Reported by Beth Silaika

I am not a fan of bugs. With the exception of ladybugs, butterflies and the occasional dragonfly, I have a swat to kill policy! Bugs creep me out!

In April, just as the flying critters are making the first Spring appearance in New York, Scor-Bug flew into my craft collection. I stumbled upon this new bug, which is not only cute, but pretty versatile for crafters! This little grey and teal spotted tool is a great accessory which works in conjunction with your Scor-Pal.

The tool has retractable “teeth” on a rotary wheel. The ergonomic design of the tool allows you to easily grasp the tool and gently glide the teeth in the grooves of the Scor-Pal for even bumps on your paper.

You simply place your cardstock or paper on the Scor-Pal, determine where you want your embossed line to occur, line that placement up with a grooved Scor-Pal line, and drag the Scor-Bug tool’s rotary teeth over the paper. One thing to remember is to start your tool in the groove off the paper in a groove line or you will not get the full embossed effect, just a minor little dotted line.

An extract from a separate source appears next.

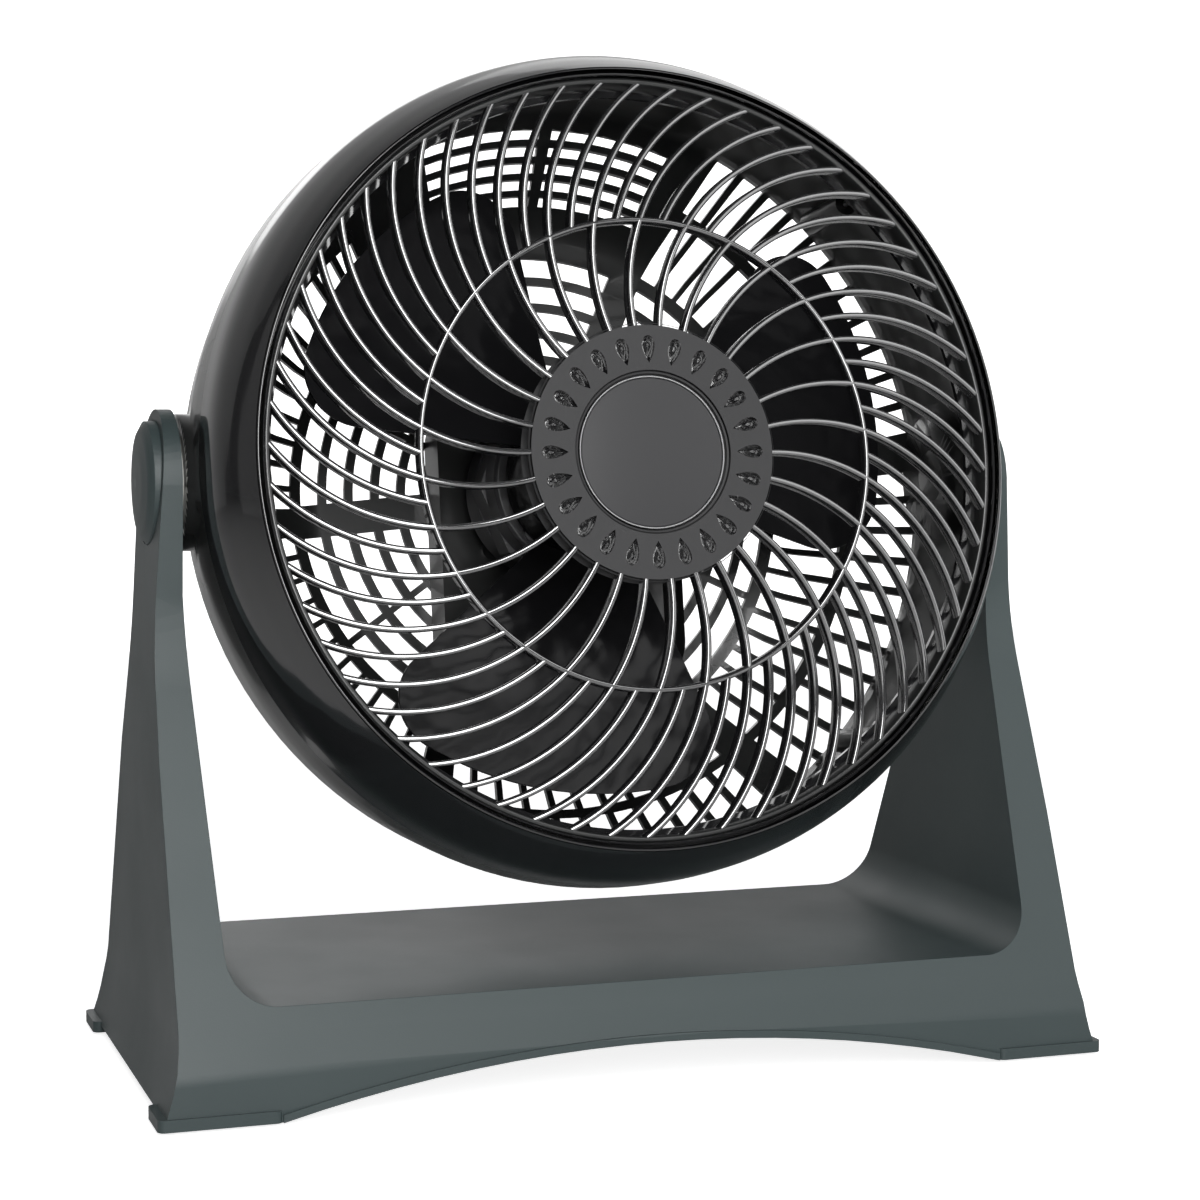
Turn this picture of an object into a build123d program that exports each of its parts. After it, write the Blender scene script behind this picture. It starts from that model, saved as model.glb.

Another item to consider is where you place your cardstock on the scorpal. You want to remember to leave a small gap between the top edge of the Scor-Pal and the paper you are “bugging”. If you don’t leave a slight space between the paper and the top of the Scor-Pal, you will find that the entire piece of paper will not get the pierced line. The tool hits the top edge of the Scor-Pal and stops with a small part of the paper “un-bugged”. This can be difficult because I always use the top edge of the Scor-Pal to ensure that when I score a piece of paper it will be straight. When you use the Scor-Bug, you need to line your paper up with the grooved lines to ensure a straight edge.

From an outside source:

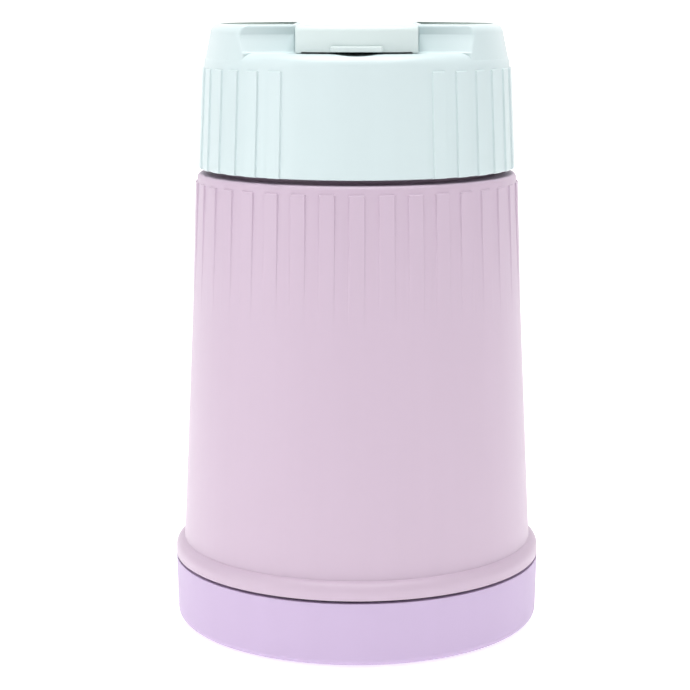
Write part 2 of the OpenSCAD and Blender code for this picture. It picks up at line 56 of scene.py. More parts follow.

The dotted area can be used to give some fun detail to your cards and scrapbook pages. Here, I used it to create a double embossed line on my cardstock.

You could use the other side of the cardstock for a pierced look, like faux stitching.

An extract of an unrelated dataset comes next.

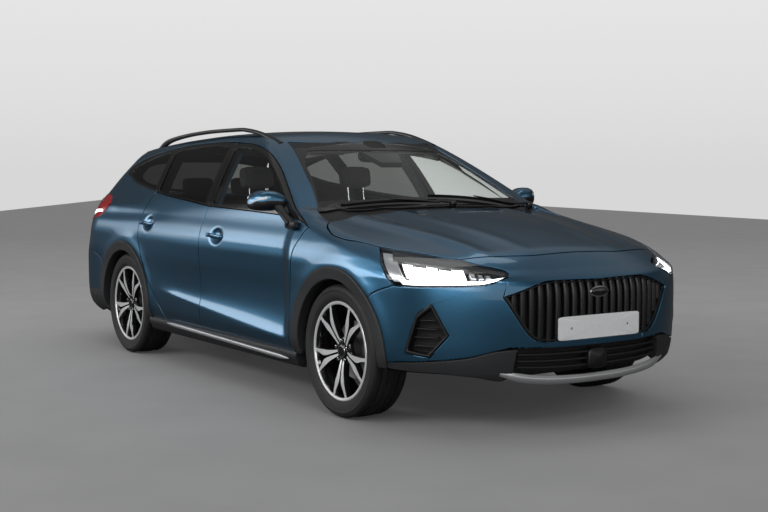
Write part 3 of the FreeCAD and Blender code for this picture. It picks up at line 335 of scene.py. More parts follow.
# A closed profile of (side, up) places carried along a path, square to it, and scaled along the way.
def swept(path, profile, up=(0, 0, 1), scale=None, mark=0):
    path, profile = np.asarray(path, float), np.asarray(profile, float)
    along = unit(np.gradient(path, axis=0))
    side = unit(np.cross(along, np.broadcast_to(np.asarray(up, float), path.shape)))
    top = np.cross(side, along)
    size = np.ones(len(path)) if scale is None else np.asarray(scale, float)
    loops = (path[:, None] + size[:, None, None] * (profile[None, :, :1] * side[:, None]
                                                    + profile[None, :, 1:] * top[:, None]))
    return lofted(loops, mark)


# A rounded box outline: a superellipse with the given half sizes.
def roundLoop(wide, tall, count=24, power=4.0):
    a = np.linspace(0, 2 * np.pi, count, endpoint=False)
    c, s = np.cos(a), np.sin(a)
    return np.stack([wide * np.sign(c) * np.abs(c) ** (2 / power),
                     tall * np.sign(s) * np.abs(s) ** (2 / power)], -1)


# The axes of a pillow that looks ahead, to the side or up: across it, up it and through it.
lookAhead = ((1, 0, 0), (0, 0, 1), (0, 1, 0))
lookAside = ((0, 1, 0), (0, 0, 1), (1, 0, 0))
lookUp = ((1, 0, 0), (0, 1, 0), (0, 0, 1))


# A solid with rounded ends: one outline per station, shrunk near both ends along a quarter circle.
def pillow(centre, axes, sizes, power=4.0, ends=.3, count=24, stations=9, mark=0):
    a, b, c = (np.asarray(v, float) for v in axes)
    t = np.sin(np.linspace(-np.pi / 2, np.pi / 2, stations))
    shrink = (1 - np.abs(t) ** (2 / ends)) ** (ends / 2)
    loop = roundLoop(1, 1, count, power)
    loops = (np.asarray(centre, float) + t[:, None, None] * sizes[2] * c
             + np.maximum(shrink, .02)[:, None, None]
             * (loop[None, :, :1] * sizes[0] * a + loop[None, :, 1:] * sizes[1] * b))
    return lofted(loops, mark)


# A closed profile of (distance along the axle, radius) turned round the axle. The wave adds to the radius.
def turned(profile, centre, count=96, mark=0, wave=None):
    profile = np.asarray(profile, float)
    a = np.linspace(0, 2 * np.pi, count, endpoint=False)
    radius = np.tile(profile[:, 1], (count, 1))
    if wave is not None:
        radius = radius + wave(a[:, None], np.arange(len(profile))[None])
    x = np.tile(profile[:, 0], (count, 1))
    grid = np.stack([x, radius * np.cos(a)[:, None], radius * np.sin(a)[:, None]], -1) + centre
    n, m = count, len(profile)
    i = np.arange(n)
    j = (i + 1) % n
    faces = np.concatenate([quads(n, m, True), np.stack([i * m + m - 1, j * m + m - 1, j * m, i * m], -1)])
    points = grid.reshape(-1, 3)
    p, q, r = (points[faces[:, k]] - np.asarray(centre) for k in range(3))
    if (p * np.cross(q, r)).sum() < 0:
        faces = faces[:, ::-1]
    return points, faces, None, np.full(len(faces), mark)


# A part's mirror image across the car's middle, with its faces turned round to point outwards.
def mirrored(part):
    points, faces, normals, marks = part
    across = np.array([-1, 1, 1])
    return points * across, faces[:, ::-1], None if normals is None else normals * across, marks


# Parts with their mirror images.
def bothSides(parts):
    return parts + [mirrored(p) for p in parts]


bothTurns = (("left", lambda part: part), ("right", mirrored))       # what makes a left or a right part


# A part whose faces all take one material, by its place in the list.
def marked(part, mark):
    return (*part[:3], np.full(len(part[1]), mark))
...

Whichever way you use it in your crafting applications, the detail that this tiny little tool creates is awesome.

Pros:

  • Simple to use, simply drag the rotary teeth in the groove of your Scor-Pal
  • inexpensive
  • creates a neat row of embossed or debossed dots on your paper
  • use the Scor-bug tool along with your Scor-pal without moving your paper to create a nice linear pattern. You do not even need to move your paper.


Cons:

  • You need to have the Scor-Pal to use this tool, you cannot use it on a flat surface
  • You have to remember to place the cardstock or paper a small distance away from the top edge of the Scor-Pal or you will not be able to “bug” your entire piece of paper. You also have to ensure to line up your edge the paper with the Scor-Pal grooves so that you will create a straight line
  • You should only drag the Bug in one direction, if you drag it back AND forth, it will not create a nice even line, it will look messy
  • You have to start dragging the Scor-bug off your paper or you may not get in the groove and only get a slightly dotted line, not the full pierced dot.

Scor-Pal created a new rage with its scoring tool, and the Scor-Bug is a wonderful little addition to the Scor-Pal family. I wouldn’t squash this little Bug! I give the Scor-Pal a thumbs up! For less than $7, it is worth it to add it to your collection of tools!

I would love to hear how you use the Scor-Bug in your crafting applications.